Mark Hobson: Art-making . . . I ‘think’ about nothing when I am in the moment of picturing. . . Don’t think about it now, just picture it ‘intuitively’.

Birgit posted this from Cezanne: “…if I think while painting, if I intervene, why then everything is gone.”

Hobson and Cezanne are both essentially saying: verbal thought, stay out of the art.

The surprise to me is that highly distracting stimuli — the guys working in the café kitchen next door, the book on tape, can disturb me and leave me un-distracted at the same time. My impression from my own experience and what I have read in the comments of the previous posts is that the non-verbal artist “within” for the most part doesn’t care what kind of distracting words are passing through the mind, as long as they don’t interfere with the art-making.

Cogito ergo sum

When we ask the question, “What do you think about when making art?” the real question is: “When we say ‘you’, to whom are we referring?” They guy/gal inside with all the words thinks he or she is in charge, but the real action goes on separately despite the jabbering.
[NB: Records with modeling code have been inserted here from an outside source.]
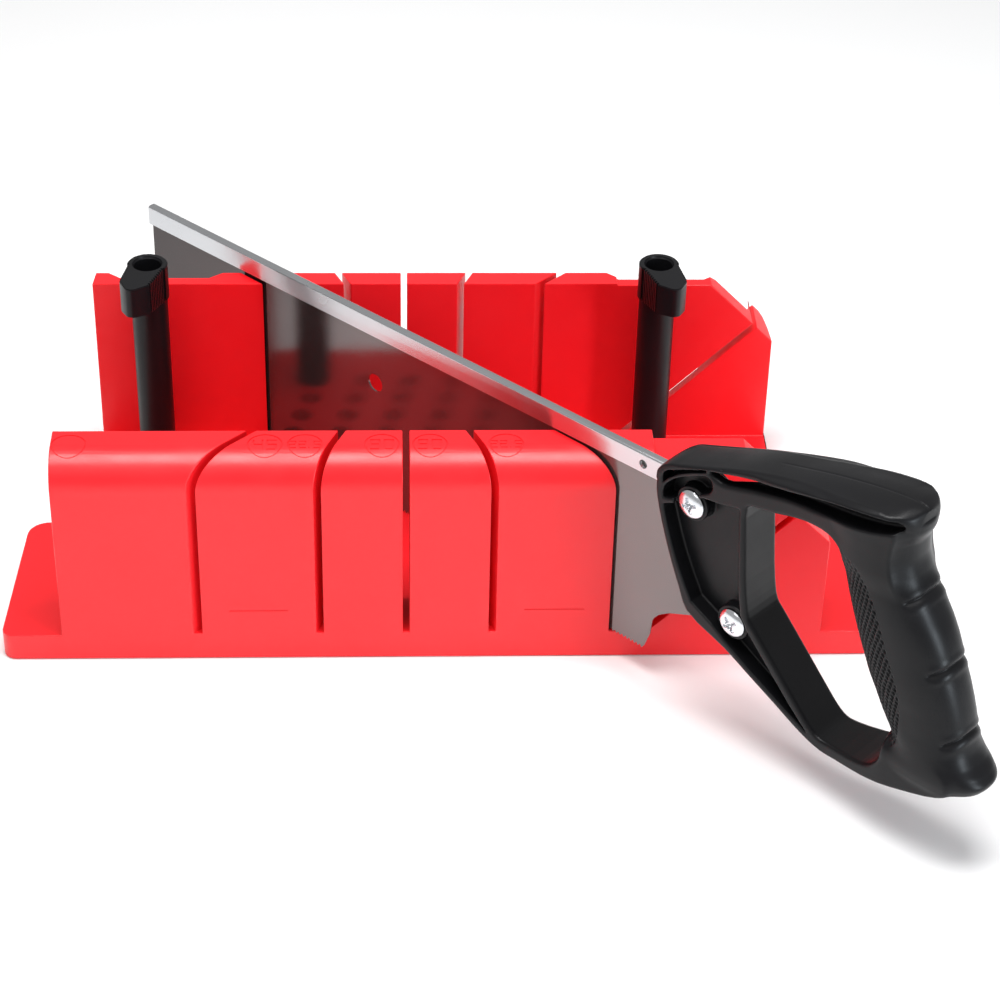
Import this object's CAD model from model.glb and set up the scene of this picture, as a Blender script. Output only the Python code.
import math
import bpy
import bmesh
import numpy as np
from mathutils import Matrix, Vector
from mathutils.bvhtree import BVHTree


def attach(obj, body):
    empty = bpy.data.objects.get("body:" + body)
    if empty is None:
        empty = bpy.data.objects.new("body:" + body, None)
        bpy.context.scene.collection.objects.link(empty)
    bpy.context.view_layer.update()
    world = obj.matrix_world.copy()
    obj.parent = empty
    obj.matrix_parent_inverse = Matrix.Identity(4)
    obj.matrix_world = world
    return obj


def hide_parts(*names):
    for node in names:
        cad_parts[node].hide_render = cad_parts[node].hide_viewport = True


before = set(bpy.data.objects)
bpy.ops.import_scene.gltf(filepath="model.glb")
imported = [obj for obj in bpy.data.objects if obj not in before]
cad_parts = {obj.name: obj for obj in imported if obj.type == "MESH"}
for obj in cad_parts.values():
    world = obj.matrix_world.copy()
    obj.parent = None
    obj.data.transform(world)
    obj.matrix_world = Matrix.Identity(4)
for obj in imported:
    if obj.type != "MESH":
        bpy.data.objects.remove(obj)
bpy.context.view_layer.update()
MM = 0.001

# ------------------------------------------------------------------ camera
def make_camera():
    cx, cy, cz = -7.4788 * MM, -1143.5035 * MM, 824.928 * MM
    pitch, yaw, roll = 0.6112, 0.0498, 0.0247
    fwd = Vector((math.sin(yaw) * math.cos(pitch), math.cos(yaw) * math.cos(pitch), -math.sin(pitch)))
    right = Vector((math.cos(yaw), -math.sin(yaw), 0))
    up = right.cross(fwd)
    r = right * math.cos(roll) + up * math.sin(roll)
    u = -right * math.sin(roll) + up * math.cos(roll)
    cam = bpy.data.cameras.new("camera")
    cam.sensor_width = 36
    cam.lens = 96.65
    cam.clip_start, cam.clip_end = 0.05, 50
    o = bpy.data.objects.new("camera", cam)
    m = Matrix((r, u, -fwd)).transposed().to_4x4()
    m.translation = (cx, cy, cz)
    o.matrix_world = m
    bpy.context.scene.collection.objects.link(o)
    bpy.context.scene.camera = o


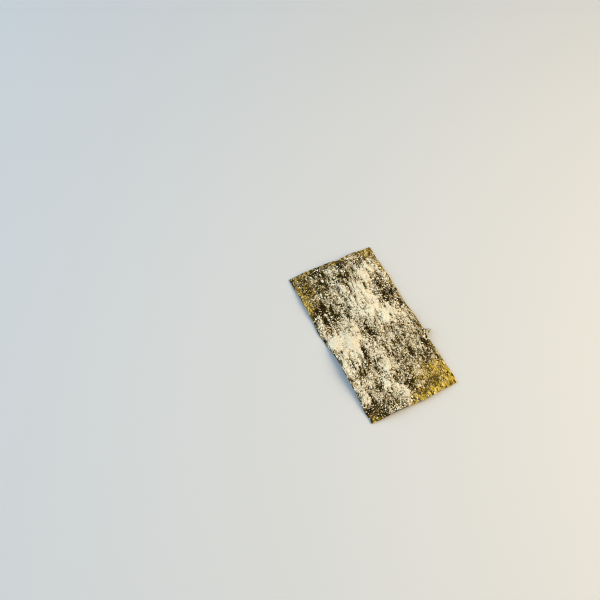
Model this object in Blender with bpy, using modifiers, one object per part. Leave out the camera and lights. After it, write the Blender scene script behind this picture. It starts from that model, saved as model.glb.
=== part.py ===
"""A strip of crisp fried seaweed with clumps of pale seasoning stuck to its upper face.

The strip lies on its plain face. Its length runs along Y, its width along X and its thickness
along Z. The origin is under the middle of the strip, on the surface that it rests on.
Sizes are in metres. Places on the strip are given as two shares: across runs from 0 at the
left side to 1 at the right side, and down runs from 0 at the far end to 1 at the near end.
"""

import math
import random

import bmesh
import bpy
from mathutils import Euler, Vector, noise

# The sheet
LENGTH = 0.075
WIDTH = 0.040
SHEET_THICKNESS = 0.0007
CELL = 0.00165

# How the sheet lies: its corners and one foot on the left side touch the surface
LEFT_FOOT = 0.37
LEFT_FAR_LIFT = 0.0010
LEFT_NEAR_LIFT = 0.0024
RIGHT_LIFT = 0.0009
END_CROWN = 0.0012
MIDDLE_CROWN = 0.0026
PUCKER_HEIGHT = 0.0011
PUCKER_SIZE = (0.010, 0.017)
PUCKER_SEED = 2.4
CRINKLE_HEIGHT = 0.0006
CRINKLE_SIZE = (0.0043, 0.0075)
CRINKLE_SEED = 5.1

# The cut sides, which are a little uneven. The unevenness fades inwards, as a power of the
# distance from the middle: 0 on the middle line and 1 on the cut side.
SIDE_FADE = 4
END_FADE = 6
WOBBLE = 0.0006
WOBBLE_SIZE = 0.009
NICK = 0.00022
NICK_SIZE = 2.2 * CELL
LEFT_SEED = 3.7
RIGHT_SEED = 8.2
END_SEED = 14.5
NICK_SEED_STEP = 20
LEFT_BULGE = 0.0006
LEFT_BULGE_REACH = 0.0075
NEAR_END_BULGE = 0.0009
EAR_LENGTH = 0.0030
EAR_DOWN = 0.655
EAR_REACH = 0.0011

# The crease that runs along the left half
CREASE_PLACE = (0.29, 0.64)
CREASE_REACH = (0.0013, 0.0062)
CREASE_DEPTH = 0.0007

# The seasoning that lies in drifts on the upper face. Each drift has its place across and
# down, its half width and half length in millimetres, its lean in degrees and its fullness.
DRIFT_HEIGHT = 0.0010
DRIFTS = (
    (0.88, 0.10, 2.0, 3.0, -35, 0.40),
    (0.93, 0.17, 1.8, 2.6, 0, 0.50),
    (0.80, 0.15, 2.6, 3.6, -35, 0.85),
    (0.70, 0.20, 2.4, 4.0, -15, 0.55),
    (0.66, 0.28, 3.6, 5.0, -6, 1.00),
    (0.64, 0.38, 4.6, 5.0, 0, 1.00),
    (0.71, 0.47, 4.8, 3.2, 10, 1.00),
    (0.95, 0.49, 2.0, 3.0, 0, 0.35),
    (0.43, 0.05, 1.4, 3.0, 0, 0.60),
    (0.44, 0.24, 1.8, 3.6, 0, 0.45),
    (0.46, 0.34, 2.4, 4.6, 10, 0.70),
    (0.30, 0.41, 2.4, 3.0, 10, 0.65),
    (0.19, 0.49, 5.0, 4.2, 0, 1.00),
    (0.05, 0.50, 3.0, 5.0, 0, 0.95),
    (0.21, 0.57, 3.0, 3.8, 0, 1.00),
    (0.32, 0.53, 1.7, 5.0, 6, 0.90),
    (0.04, 0.65, 2.0, 4.6, 0, 0.75),
    (0.16, 0.65, 1.6, 2.6, 0, 0.75),
    (0.43, 0.67, 2.2, 5.0, 0, 0.75),
    (0.56, 0.65, 1.6, 3.0, 0, 0.40),
    (0.45, 0.75, 2.3, 4.6, 0, 0.90),
    (0.32, 0.79, 1.6, 3.2, 0, 0.45),
    (0.05, 0.83, 2.2, 4.6, 0, 0.60),
    (0.18, 0.78, 2.2, 2.2, 0, 0.45),
    (0.32, 0.84, 1.6, 2.2, 0, 0.60),
    (0.44, 0.92, 2.2, 4.4, 5, 0.95),
    (0.68, 0.845, 1.9, 2.0, 0, 0.60),
    (1.02, 0.655, 2.6, 1.4, 0, 0.90),
)
CRUST_ROUGHNESS = 0.00034
CRUST_GRAIN = 0.0027
CRUST_SEED = 31.0

# The largest crumbs of the seasoning
CRUMB_COUNT = 150
CRUMB_RADIUS = (0.0004, 0.0008)
CRUMB_FLATNESS = 0.6
CRUMB_SPACING = 2.1
CRUMB_BITE = 0.00036
CRUMB_SEED = 11
CRUMB_MARGIN = 0.05
CRUMB_TRIES = 20000
BARE_CRUMB_SHARE = 0.04
CRUMB_LENGTH_RANGE = (0.7, 1.0)

# Half the distance, in shares of the strip, over which its slope is measured
SLOPE_STEP = 0.01

UNION_NAME = "seaweed_strip"


def clear_scene():
    """Removes every object that the scene starts with."""
    for item in list(bpy.data.objects):
        bpy.data.objects.remove(item)


def hump(value, start, end):
    """A smooth hump that is 0 at start and end and 1 midway between them."""
    if not start < value < end:
        return 0.0
    return math.sin(math.pi * (value - start) / (end - start)) ** 2


def bell(distance, reach):
    """A bell curve, 1 in the middle."""
    return math.exp(-((distance / reach) ** 2))


def wander(place, size, seed):
    """Smooth noise between about -1 and 1, whose waves are as long as size."""
    return noise.noise(Vector((place[0] / size[0], place[1] / size[1], seed)))


def flat_place(across, down):
    """Where a point of the sheet lies when seen from above, with the uneven cut sides."""
    x = (across - 0.5) * WIDTH
    y = (0.5 - down) * LENGTH
    side = abs(2 * across - 1) ** SIDE_FADE
    end = abs(2 * down - 1) ** END_FADE
    if across < 0.5:
        shift = -LEFT_BULGE * bell((down - LEFT_FOOT) * LENGTH, LEFT_BULGE_REACH)
        seed = LEFT_SEED
    else:
        shift = 0.0
        seed = RIGHT_SEED
    shift += WOBBLE * wander((y, 0.0), (WOBBLE_SIZE, 1.0), seed)
    shift += NICK * wander((y, 0.0), (NICK_SIZE, 1.0), seed + NICK_SEED_STEP)
    if across > 0.5:
        shift += EAR_LENGTH * bell((down - EAR_DOWN) * LENGTH, EAR_REACH) * side**SIDE_FADE
    lengthwise = WOBBLE * wander((x, 0.0), (WOBBLE_SIZE, 1.0), END_SEED + round(down))
    if down > 0.5:
        lengthwise -= NEAR_END_BULGE * 4 * across * (1 - across)
    return x + shift * side, y + lengthwise * end


def rest_height(across, down):
    """Height of the plain lower face above the surface that the strip lies on."""
    left = LEFT_FAR_LIFT * hump(down, 0, LEFT_FOOT) + LEFT_NEAR_LIFT * hump(down, LEFT_FOOT, 1)
    right = RIGHT_LIFT * hump(down, 0, 1)
    crown = END_CROWN + (MIDDLE_CROWN - END_CROWN) * hump(down, 0, 1)
    place = (across * WIDTH, down * LENGTH)
    corner = (2 * across - 1) ** 2 * (2 * down - 1) ** 2
    pucker = PUCKER_HEIGHT * wander(place, PUCKER_SIZE, PUCKER_SEED)
    pucker += CRINKLE_HEIGHT * wander(place, CRINKLE_SIZE, CRINKLE_SEED)
    crease = CREASE_DEPTH
    crease *= bell((across - CREASE_PLACE[0]) * WIDTH, CREASE_REACH[0])
    crease *= bell((down - CREASE_PLACE[1]) * LENGTH, CREASE_REACH[1])
    height = left * (1 - across) + right * across + crown * 4 * across * (1 - across)
    return max(0.0, height + pucker * (1 - corner) - crease)


def drift_depth(across, down):
    """How much seasoning lies on a place of the upper face, from 0 to 1."""
    bare = 1.0
    for centre_across, centre_down, half_width, half_length, lean, fullness in DRIFTS:
        x = (across - centre_across) * WIDTH * 1000
        y = (centre_down - down) * LENGTH * 1000
        turn = math.radians(lean)
        sideways = (x * math.cos(turn) + y * math.sin(turn)) / half_width
        lengthways = (y * math.cos(turn) - x * math.sin(turn)) / half_length
        bare *= 1 - fullness * math.exp(-(sideways**2 + lengthways**2))
    return 1 - bare


def crust_depth(across, down):
    """Height of the crust above the sheet's plain thickness, with its coarse grain."""
    place = (across * WIDTH, down * LENGTH)
    grain = CRUST_ROUGHNESS * wander(place, (CRUST_GRAIN, CRUST_GRAIN), CRUST_SEED)
    return DRIFT_HEIGHT * drift_depth(across, down) + grain


def sheet_point(across, down):
    """A point of the sheet's lower face."""
    x, y = flat_place(across, down)
    return Vector((x, y, rest_height(across, down)))


def sheet_normal(across, down):
    """The sheet's upward direction at a place on it."""
    step = SLOPE_STEP
    along_x = sheet_point(across + step, down) - sheet_point(across - step, down)
    along_y = sheet_point(across, down - step) - sheet_point(across, down + step)
    return along_x.cross(along_y).normalized()


def make_sheet(collection, material):
    """The wavy sheet and its crust: an open grid, given its thickness by Solidify."""
    mesh = bpy.data.meshes.new(UNION_NAME)
    shape = bmesh.new()
    bmesh.ops.create_grid(
        shape, x_segments=round(WIDTH / CELL), y_segments=round(LENGTH / CELL), size=1.0
    )
    weights = []
    thickest = SHEET_THICKNESS + DRIFT_HEIGHT + CRUST_ROUGHNESS
    for vertex in shape.verts:
        across = (vertex.co.x + 1) / 2
        down = (1 - vertex.co.y) / 2
        weights.append((SHEET_THICKNESS + crust_depth(across, down)) / thickest)
        vertex.co = sheet_point(across, down)
    bmesh.ops.triangulate(shape, faces=shape.faces, quad_method="SHORT_EDGE")
    shape.to_mesh(mesh)
    shape.free()
    mesh.materials.append(material)
    sheet = bpy.data.objects.new(UNION_NAME, mesh)
    collection.objects.link(sheet)
    group = sheet.vertex_groups.new(name="thickness")
    for index, weight in enumerate(weights):
        group.add([index], weight, "REPLACE")
    solidify = sheet.modifiers.new("Thickness", "SOLIDIFY")
    solidify.thickness = thickest
    solidify.offset = 1
    solidify.vertex_group = group.name
    return sheet


def crumb_places():
    """Places and radii of the crumbs, the largest first, thick where the drifts are deep."""
    draw = random.Random(CRUMB_SEED)
    found = []
    for _ in range(CRUMB_TRIES):
        if len(found) == CRUMB_COUNT:
            break
        share = len(found) / CRUMB_COUNT
        radius = CRUMB_RADIUS[1] + (CRUMB_RADIUS[0] - CRUMB_RADIUS[1]) * share
        across = draw.uniform(CRUMB_MARGIN, 1 - CRUMB_MARGIN)
        down = draw.uniform(CRUMB_MARGIN, 1 - CRUMB_MARGIN)
        chance = BARE_CRUMB_SHARE + (1 - BARE_CRUMB_SHARE) * drift_depth(across, down)
        if draw.random() > chance:
            continue
        place = Vector(((across - 0.5) * WIDTH, (0.5 - down) * LENGTH))
        crowded = any(
            (place - other).length < CRUMB_SPACING * (radius + other_radius) / 2
            for other, other_radius, _, _ in found
        )
        if not crowded:
            found.append((place, radius, across, down))
    return found


def make_crumbs(collection):
    """The crumbs: flattened low spheres, sunk a little into the crust."""
    draw = random.Random(CRUMB_SEED + 1)
    for _, radius, across, down in crumb_places():
        normal = sheet_normal(across, down)
        surface = SHEET_THICKNESS + crust_depth(across, down)
        centre = sheet_point(across, down)
        centre += normal * (surface + CRUMB_FLATNESS * radius - CRUMB_BITE)
        bpy.ops.mesh.primitive_ico_sphere_add(subdivisions=1, radius=radius, location=centre)
        crumb = bpy.context.object
        crumb.name = "crumb"
        crumb.scale = (1.0, draw.uniform(*CRUMB_LENGTH_RANGE), CRUMB_FLATNESS)
        spin = Euler((0, 0, draw.uniform(0, math.tau))).to_quaternion()
        crumb.rotation_mode = "QUATERNION"
        crumb.rotation_quaternion = normal.to_track_quat("Z", "Y") @ spin
        for other in crumb.users_collection:
            other.objects.unlink(crumb)
        collection.objects.link(crumb)
        crumb.hide_render = True
        crumb.display_type = "WIRE"


def fuse(sheet, crumbs):
    """Joins the crumbs to the sheet with one Boolean union, then removes them."""
    union = sheet.modifiers.new("Crumbs", "BOOLEAN")
    union.operation = "UNION"
    union.operand_type = "COLLECTION"
    union.collection = crumbs
    union.solver = "MANIFOLD"
    bpy.context.view_layer.update()
    graph = bpy.context.evaluated_depsgraph_get()
    whole = bpy.data.meshes.new_from_object(sheet.evaluated_get(graph))
    sheet.modifiers.clear()
    sheet.vertex_groups.clear()
    sheet.data = whole
    whole.name = UNION_NAME
    for crumb in list(crumbs.objects):
        bpy.data.objects.remove(crumb)
    bpy.data.collections.remove(crumbs)


def centre_on_origin(strip):
    """Moves the mesh so that the origin is under the middle of it, at its lowest point."""
    points = [vertex.co for vertex in strip.data.vertices]
    low = Vector(min(point[axis] for point in points) for axis in range(3))
    high = Vector(max(point[axis] for point in points) for axis in range(3))
    for vertex in strip.data.vertices:
        vertex.co.x -= (low.x + high.x) / 2
        vertex.co.y -= (low.y + high.y) / 2
        vertex.co.z -= low.z


def seaweed_material():
    """Dark olive seaweed greyed by its dusting."""
    material = bpy.data.materials.new("seasoned_seaweed")
    material.use_nodes = True
    shader = material.node_tree.nodes["Principled BSDF"]
    shader.inputs["Base Color"].default_value = (0.30, 0.28, 0.19, 1.0)
    shader.inputs["Roughness"].default_value = 0.7
    shader.inputs["Metallic"].default_value = 0.0
    return material


def new_collection(name):
    """A collection in the scene."""
    collection = bpy.data.collections.new(name)
    bpy.context.scene.collection.children.link(collection)
    return collection


def main():
    clear_scene()
    snack = new_collection("seaweed_snack")
    crumbs = new_collection("crumbs")
    strip = make_sheet(snack, seaweed_material())
    make_crumbs(crumbs)
    fuse(strip, crumbs)
    centre_on_origin(strip)
    strip.data.shade_flat()


main()
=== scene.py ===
"""A strip of crisp fried seaweed under clumps of pale powdery seasoning.

The strip lies on its plain face, with its length along Y, its width along X and the seasoned
face up. Sizes are in metres. A place on the strip is given by two shares: across runs from 0 at
the left side to 1 at the right side, and down from 0 at the far end to 1 at the near end.
"""

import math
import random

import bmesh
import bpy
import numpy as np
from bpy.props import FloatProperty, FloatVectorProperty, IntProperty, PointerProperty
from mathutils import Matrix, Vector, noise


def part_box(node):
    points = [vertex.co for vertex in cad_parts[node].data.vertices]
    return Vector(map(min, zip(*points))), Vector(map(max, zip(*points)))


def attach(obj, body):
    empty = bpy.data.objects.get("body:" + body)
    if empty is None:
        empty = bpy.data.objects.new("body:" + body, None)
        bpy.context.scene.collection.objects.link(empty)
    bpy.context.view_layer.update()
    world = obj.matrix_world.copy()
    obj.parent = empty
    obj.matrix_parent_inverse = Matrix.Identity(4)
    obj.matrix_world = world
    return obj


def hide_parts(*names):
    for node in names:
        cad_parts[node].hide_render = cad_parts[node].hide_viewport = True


bl_info = {
    "name": "Seasoned Seaweed Strip",
    "version": (1, 0, 0),
    "blender": (4, 5, 0),
    "location": "3D View > Sidebar > Seaweed",
    "description": "A strip of crisp fried seaweed under clumps of pale seasoning",
    "category": "Add Mesh",
}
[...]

A bit spooky, no? Because, if you think about it, all that art-making doesn’t just happen. There must be a huge amount of judgement, information processing — thought in essence — without words or access to words. The only way to appreciate consciously/verbally what is going on is, as Hobson says, to ‘listen’, listen to the feelings the work evokes. Not that that’s either easy (with all that distraction) or necessary. Better to stay out of it, Cezanne seems to say.

How to make use of that unnecessary verbal thought while working?